El comienzo es espectacular. Vean ustedes: un hombre maduro escala junto a
sus dos hijos el último tramo de una pared de roca vertical, altísima,
integrada a un imponente macizo granítico. La destreza escaladora del
terceto está probada por la precisión y verosimilitud de sus maniobras,
pero también porque lejos de preocuparse, apurarse o tan siquiera
transpirar, juegan alegremente al tutti-frutti. En eso cae una
mochila (como del cielo) que les pasa raspando. Tremendo susto. Es la
mochila de una cordada de escaladores amateurs, los cuales se
desploman tambíen, arrastrando en su caída a nuestros envidiables
jugadores de tutti-frutti. Esto acaba de empezar y ya tenemos a 5 hombres
colgando, a un par de metros de la pared, sobre un precipicio insondable.
Gran tensión. Los amateurs se sueltan, caen. Sólo quedan nuestros tres.
Tensa calma. La leva que sostiene la soga de la que cuelgan empieza
a correrse. El padre, que es quien está más abajo, le exige al hijo que
corte la soga con su navaja. La ecuación es simple: de ese modo habrá un
muerto; si no la corta, tres. La hija, más arriba, rechaza con fuerza
esta idea. Todo está tan bien filmado (en un sentido integral: puesto en
escena, montado, musicalizado) que no sólo ellos –ahora
sí– transpiran,
sino también el público, y no importa que la sala esté refrigerada.

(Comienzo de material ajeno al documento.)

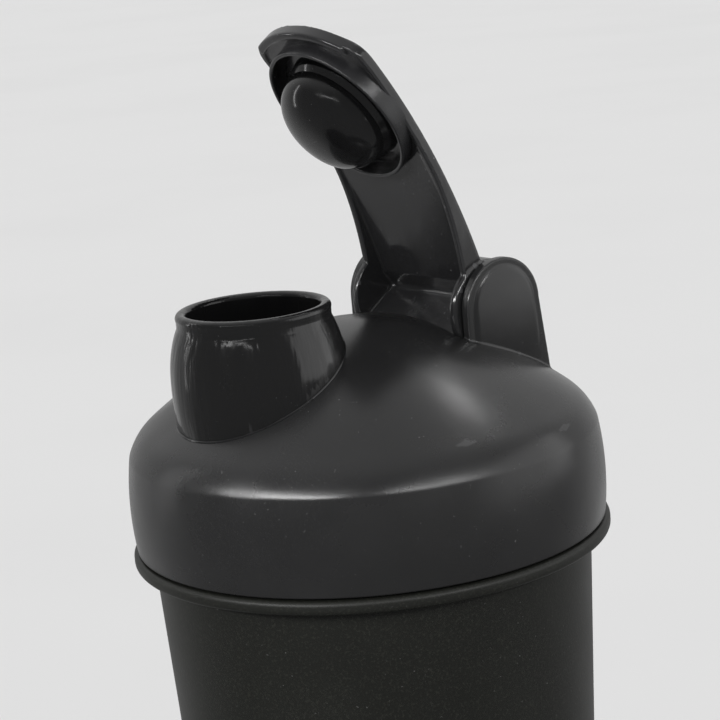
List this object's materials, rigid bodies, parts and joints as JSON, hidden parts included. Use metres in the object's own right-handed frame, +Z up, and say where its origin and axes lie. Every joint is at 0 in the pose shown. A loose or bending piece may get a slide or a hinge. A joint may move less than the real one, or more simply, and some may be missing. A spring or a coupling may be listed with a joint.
{
  "type": "protein shaker bottle",
  "caption": "Tapered drinking shaker with a screw lid, round pouring spout, hinged flip cap with a domed plug, seal ring and loose wire whisk ball.",
  "frame": {"origin": "centre of the cup's foot, on the surface it stands on", "axes": "+Z up along the cup's axis, the spout towards -Y, the hinge towards +Y, +X along the hinge axis"},
  "size_m": [0.0978, 0.0978, 0.2683],
  "materials": {
    "cup_plastic": "fine-grained satin, smoky olive black",
    "lid_plastic": "satin black, with a polished spout",
    "cap_plastic": "polished black",
    "seal_silicone": "soft matte silicone",
    "whisk_wire": "drawn stainless wire"
  },
  "bodies": {
    "cup": {"cup": "cup_plastic"},
    "seal": {"lid_seal": "seal_silicone"},
    "lid": {"lid": "lid_plastic"},
    "flip_cap": {"flip_cap": "cap_plastic"},
    "whisk_ball": {"whisk_ball": "whisk_wire"}
  },
  "joints": [
    {"name": "lid_rise", "type": "slide", "parent": "cup", "child": "seal", "axis": [0, 0, 1], "range_m": [0, 0.0075]},
    {"name": "lid_turn", "type": "hinge", "parent": "seal", "child": "lid", "pos_m": [0, 0, 0.1657], "axis": [0, 0, 1], "range_deg": [0, 450]},
    {"name": "cap_flip", "type": "hinge", "parent": "lid", "child": "flip_cap", "pos_m": [0, 0.0228, 0.208], "axis": [-1, 0, 0], "range_deg": [-55.5, 70]},
    {"name": "ball_shake", "type": "slide", "parent": "cup", "child": "whisk_ball", "axis": [0, 0, 1], "range_m": [0, 0.14]}
  ],
  "couplings": [
    {"joint": "lid_rise", "follows": "lid_turn", "m_per_rad": 0.00095493}
  ]
}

El impecable acto inicial cede la
posta a otro, ambientado en los picos nevados del Himalaya tres años
después de la tragedia referida. Las imágenes siguen siendo
espectaculares. Y reales: bien fotografiadas, las montañas de este
mundo todavía son mil veces más conmovedoras que las generadas por
computadora. El drama se empieza a plantear: Peter (Chris O'Donnell), que
no ha vuelto a enfrentar una pared de aquellas desde el episodio de
la
soga, está allí como fotógrafo del National Geographic. Su hermana
Annie (Robin Tunney), que cada día escala mejor, también está entre esas nieves, y se dispone a conquistar el K2 (segundo pico en altura y
primero en peligrosidad del planeta) junto a un magnate excéntrico (Bill
Paxton), gran alpinista también, que planificó la escalada como parte de
una ambiciosa campaña de marketing empresarial.
Cuando escuché "magnate"
y "marketing" me dije: ¡ay, la que se nos viene!
No se nos
viene enseguida, ya que este segundo tramo todavía depara un par de
golpes y emociones fuertes, encuadrados dentro de esa saludable –y tan
poco transitada– fuente de tensiones que es la conquista de la Naturaleza
por el Hombre. Pero se nos viene. Y el problema no es que la compulsa con
las fuerzas naturales sea progresivamente reemplazada por otra, entre los
hombres, sino que a esta le falta todo el vigor y el encanto de que
hacían gala las imágenes inaugurales. La perfidia del ricachón, su
impaciencia por trepar a cualquier precio (con las consecuentes peleas y
accidentes que obviamente desencadena) distan de ser los únicos rasgos
que Límite vertical esboza con mortal anticipación. No hay
profecía, por opaca y previsible, que haya faltado a la cita: desde los
vientos huracanados hasta el salto de Peter (llamado a superar su
culpa saliendo en rescate de su hermana), pasando por los movimientos de
cada uno de los personajes secundarios y por los choques y enfrentamientos
que sostienen, todo se nos preanuncia poco menos que a los
gritos.
No es increíble, pero sí muy
llamativa la "coherencia" con que los pequeños y medianos
detalles formales acompañan el derrumbe argumental. La avalancha de
clisés –que es la más impresionante de las que se
ven– arrasa con la
destreza de los hermanos y otros supuestos escaladores profesionales, ya
que el guión, sediento de conflictos infantiles, los obliga a dar la
espalda a las normas más elementales del alpinismo. Hay quienes pisan sus
propias cuerdas con filosos grampones, otros que se asoman a
cornisas imposibles sin asegurarse, varios que se sacan los guantes como
si nada (¡con 40 grados bajo cero!) y hasta uno que escucha
impávido, sin atinar a moverse, el rumor de una inmensa bola de nieve que
termina pasándole por encima.
Muy esporádicamente, ciertas
emociones propias de la alta montaña vuelven a colarse en el relato. No
ocurre lo mismo con la materia puramente dramática, que no sólo se
degrada sin solución de continuidad, sino que da lugar a un penoso,
virtualmente inacabable estiramiento temporal (esto dura 123 minutos).